Even if EU institutions will continue to refrain from adopting restrictive policies themselves, our analysis shows that the legal language of the resolution could well be used by other actors that do pursue such a strategy in order to justify their behavior. At the same time, such an all-encompassing approach against foreign interference will weaken the EU’s diplomatic efforts against restrictive foreign-funding regulations vis-á-vis both member states such as Hungary and on the international stage.

The counterterrorism regulations developed by the Financial Action Task Force (FATF) might serve as a warning in this regard. In response to the terrorist attacks on the United States on September 11, 2001, the FATF adopted Recommendation 8, which identified nonprofit organizations as “particularly vulnerable” to be used for the financing of terrorism. In the following years, this guideline served to justify the implementation of overly restrictive NGO rules all around the world (see the studies by Thomas Carothers and Saskia Brechenmacher and Ben Hayes). And when, in 2016, civil society activists finally convinced the FATF to revise the contested norm, “much of the damage was already done.”

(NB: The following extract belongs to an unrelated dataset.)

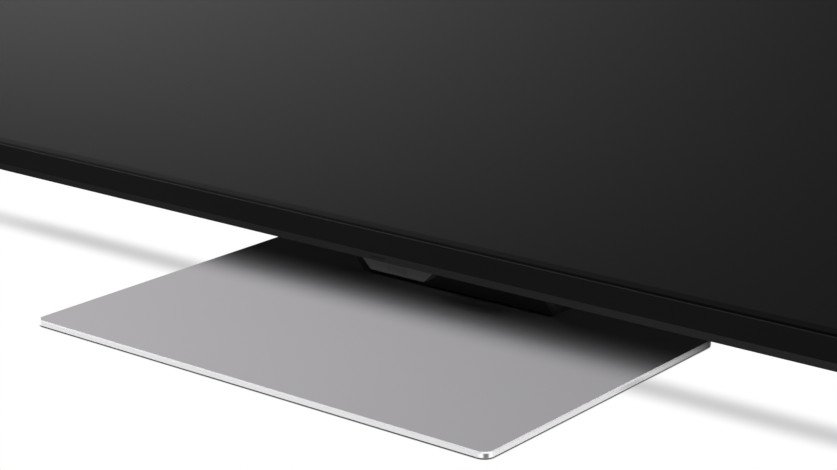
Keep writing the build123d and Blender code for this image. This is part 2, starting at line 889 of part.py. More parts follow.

The EU would be well advised to take this experience into consideration when further developing its own approach to what it perceives as malign foreign interference. This applies both to the EP itself, which has already established a follow-up special committee tasked with refining and implementing the report from its predecessor, and to the other EU institutions that are supposed to take up the recommendations from the resolution. To minimize the risks identified in this contribution, the EU should revise its approach to foreign interference so that it is more targeted, better anchored in international law, less vulnerable to misuse, and in line with the EU’s own activities in the area of international democracy and human rights support.